* **Written task**:
The listing beneath should be written out in full, exactly as shown.

* **Dataset content**:
>>
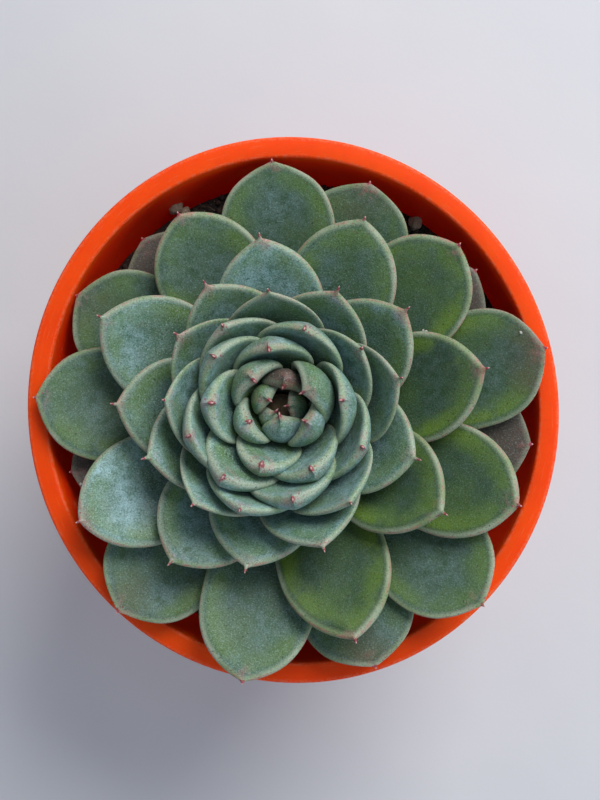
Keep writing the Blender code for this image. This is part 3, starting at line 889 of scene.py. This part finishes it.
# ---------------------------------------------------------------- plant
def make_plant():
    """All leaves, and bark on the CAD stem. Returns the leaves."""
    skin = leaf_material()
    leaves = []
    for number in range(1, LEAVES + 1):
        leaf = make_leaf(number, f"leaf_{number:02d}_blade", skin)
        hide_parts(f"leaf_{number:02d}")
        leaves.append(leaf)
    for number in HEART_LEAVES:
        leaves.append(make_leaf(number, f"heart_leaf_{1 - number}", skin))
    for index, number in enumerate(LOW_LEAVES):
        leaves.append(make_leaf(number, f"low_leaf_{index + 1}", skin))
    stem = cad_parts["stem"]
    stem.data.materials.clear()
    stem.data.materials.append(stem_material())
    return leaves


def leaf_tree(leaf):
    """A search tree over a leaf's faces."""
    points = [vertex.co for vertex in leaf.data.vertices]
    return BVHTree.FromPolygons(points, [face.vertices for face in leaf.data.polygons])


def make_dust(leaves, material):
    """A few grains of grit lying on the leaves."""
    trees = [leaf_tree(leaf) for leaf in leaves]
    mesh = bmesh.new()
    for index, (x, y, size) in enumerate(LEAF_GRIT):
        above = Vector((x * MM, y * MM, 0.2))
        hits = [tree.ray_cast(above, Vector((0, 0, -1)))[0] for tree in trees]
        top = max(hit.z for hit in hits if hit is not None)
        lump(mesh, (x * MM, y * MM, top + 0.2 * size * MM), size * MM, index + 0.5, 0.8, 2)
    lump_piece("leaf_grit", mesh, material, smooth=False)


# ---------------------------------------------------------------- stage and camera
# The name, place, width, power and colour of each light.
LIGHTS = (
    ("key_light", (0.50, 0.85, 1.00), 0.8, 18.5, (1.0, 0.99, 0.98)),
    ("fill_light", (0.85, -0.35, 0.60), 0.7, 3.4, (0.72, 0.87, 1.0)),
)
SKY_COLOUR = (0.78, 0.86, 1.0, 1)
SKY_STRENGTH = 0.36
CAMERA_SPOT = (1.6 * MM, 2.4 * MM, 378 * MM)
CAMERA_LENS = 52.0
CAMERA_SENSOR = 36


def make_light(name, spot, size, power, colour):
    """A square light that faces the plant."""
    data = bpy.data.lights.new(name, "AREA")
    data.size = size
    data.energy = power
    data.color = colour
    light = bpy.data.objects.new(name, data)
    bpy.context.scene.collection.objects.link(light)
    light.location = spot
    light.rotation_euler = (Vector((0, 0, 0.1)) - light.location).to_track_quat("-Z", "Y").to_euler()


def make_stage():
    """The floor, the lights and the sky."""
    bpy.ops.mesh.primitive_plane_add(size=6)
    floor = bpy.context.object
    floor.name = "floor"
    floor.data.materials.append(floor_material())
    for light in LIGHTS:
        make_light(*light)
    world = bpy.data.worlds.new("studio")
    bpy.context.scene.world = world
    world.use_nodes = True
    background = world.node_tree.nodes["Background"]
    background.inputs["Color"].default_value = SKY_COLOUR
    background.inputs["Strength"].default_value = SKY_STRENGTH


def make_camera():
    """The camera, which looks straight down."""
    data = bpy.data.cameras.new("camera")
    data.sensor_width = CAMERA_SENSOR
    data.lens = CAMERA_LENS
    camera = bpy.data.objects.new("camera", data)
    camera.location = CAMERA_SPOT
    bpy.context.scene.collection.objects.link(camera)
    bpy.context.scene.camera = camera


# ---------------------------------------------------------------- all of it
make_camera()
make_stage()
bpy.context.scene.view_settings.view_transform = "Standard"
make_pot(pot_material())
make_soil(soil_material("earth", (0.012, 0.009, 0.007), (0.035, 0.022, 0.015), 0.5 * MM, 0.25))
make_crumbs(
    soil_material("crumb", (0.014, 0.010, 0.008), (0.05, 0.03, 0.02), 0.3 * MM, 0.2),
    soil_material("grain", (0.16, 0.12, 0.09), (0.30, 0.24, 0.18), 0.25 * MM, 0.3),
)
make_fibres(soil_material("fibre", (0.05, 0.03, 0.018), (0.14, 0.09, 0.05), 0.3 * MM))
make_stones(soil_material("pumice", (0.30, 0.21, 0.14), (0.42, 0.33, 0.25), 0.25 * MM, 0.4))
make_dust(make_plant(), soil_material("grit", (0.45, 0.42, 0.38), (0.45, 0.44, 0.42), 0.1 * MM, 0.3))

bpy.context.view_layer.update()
<<
* **Right answer**:
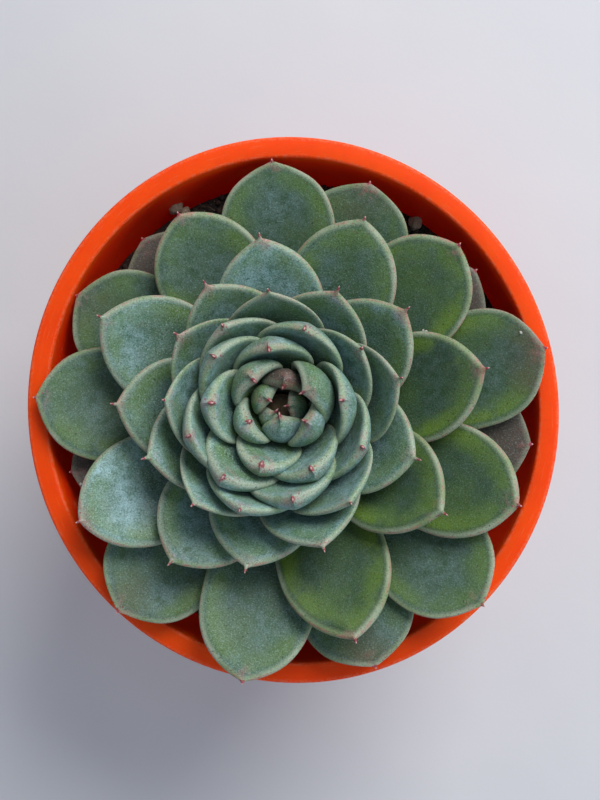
Keep writing the Blender code for this image. This is part 3, starting at line 889 of scene.py. This part finishes it.
# ---------------------------------------------------------------- plant
def make_plant():
    """All leaves, and bark on the CAD stem. Returns the leaves."""
    skin = leaf_material()
    leaves = []
    for number in range(1, LEAVES + 1):
        leaf = make_leaf(number, f"leaf_{number:02d}_blade", skin)
        hide_parts(f"leaf_{number:02d}")
        leaves.append(leaf)
    for number in HEART_LEAVES:
        leaves.append(make_leaf(number, f"heart_leaf_{1 - number}", skin))
    for index, number in enumerate(LOW_LEAVES):
        leaves.append(make_leaf(number, f"low_leaf_{index + 1}", skin))
    stem = cad_parts["stem"]
    stem.data.materials.clear()
    stem.data.materials.append(stem_material())
    return leaves


def leaf_tree(leaf):
    """A search tree over a leaf's faces."""
    points = [vertex.co for vertex in leaf.data.vertices]
    return BVHTree.FromPolygons(points, [face.vertices for face in leaf.data.polygons])


def make_dust(leaves, material):
    """A few grains of grit lying on the leaves."""
    trees = [leaf_tree(leaf) for leaf in leaves]
    mesh = bmesh.new()
    for index, (x, y, size) in enumerate(LEAF_GRIT):
        above = Vector((x * MM, y * MM, 0.2))
        hits = [tree.ray_cast(above, Vector((0, 0, -1)))[0] for tree in trees]
        top = max(hit.z for hit in hits if hit is not None)
        lump(mesh, (x * MM, y * MM, top + 0.2 * size * MM), size * MM, index + 0.5, 0.8, 2)
    lump_piece("leaf_grit", mesh, material, smooth=False)


# ---------------------------------------------------------------- stage and camera
# The name, place, width, power and colour of each light.
LIGHTS = (
    ("key_light", (0.50, 0.85, 1.00), 0.8, 18.5, (1.0, 0.99, 0.98)),
    ("fill_light", (0.85, -0.35, 0.60), 0.7, 3.4, (0.72, 0.87, 1.0)),
)
SKY_COLOUR = (0.78, 0.86, 1.0, 1)
SKY_STRENGTH = 0.36
CAMERA_SPOT = (1.6 * MM, 2.4 * MM, 378 * MM)
CAMERA_LENS = 52.0
CAMERA_SENSOR = 36


def make_light(name, spot, size, power, colour):
    """A square light that faces the plant."""
    data = bpy.data.lights.new(name, "AREA")
    data.size = size
    data.energy = power
    data.color = colour
    light = bpy.data.objects.new(name, data)
    bpy.context.scene.collection.objects.link(light)
    light.location = spot
    light.rotation_euler = (Vector((0, 0, 0.1)) - light.location).to_track_quat("-Z", "Y").to_euler()


def make_stage():
    """The floor, the lights and the sky."""
    bpy.ops.mesh.primitive_plane_add(size=6)
    floor = bpy.context.object
    floor.name = "floor"
    floor.data.materials.append(floor_material())
    for light in LIGHTS:
        make_light(*light)
    world = bpy.data.worlds.new("studio")
    bpy.context.scene.world = world
    world.use_nodes = True
    background = world.node_tree.nodes["Background"]
    background.inputs["Color"].default_value = SKY_COLOUR
    background.inputs["Strength"].default_value = SKY_STRENGTH


def make_camera():
    """The camera, which looks straight down."""
    data = bpy.data.cameras.new("camera")
    data.sensor_width = CAMERA_SENSOR
    data.lens = CAMERA_LENS
    camera = bpy.data.objects.new("camera", data)
    camera.location = CAMERA_SPOT
    bpy.context.scene.collection.objects.link(camera)
    bpy.context.scene.camera = camera


# ---------------------------------------------------------------- all of it
make_camera()
make_stage()
bpy.context.scene.view_settings.view_transform = "Standard"
make_pot(pot_material())
make_soil(soil_material("earth", (0.012, 0.009, 0.007), (0.035, 0.022, 0.015), 0.5 * MM, 0.25))
make_crumbs(
    soil_material("crumb", (0.014, 0.010, 0.008), (0.05, 0.03, 0.02), 0.3 * MM, 0.2),
    soil_material("grain", (0.16, 0.12, 0.09), (0.30, 0.24, 0.18), 0.25 * MM, 0.3),
)
make_fibres(soil_material("fibre", (0.05, 0.03, 0.018), (0.14, 0.09, 0.05), 0.3 * MM))
make_stones(soil_material("pumice", (0.30, 0.21, 0.14), (0.42, 0.33, 0.25), 0.25 * MM, 0.4))
make_dust(make_plant(), soil_material("grit", (0.45, 0.42, 0.38), (0.45, 0.44, 0.42), 0.1 * MM, 0.3))

bpy.context.view_layer.update()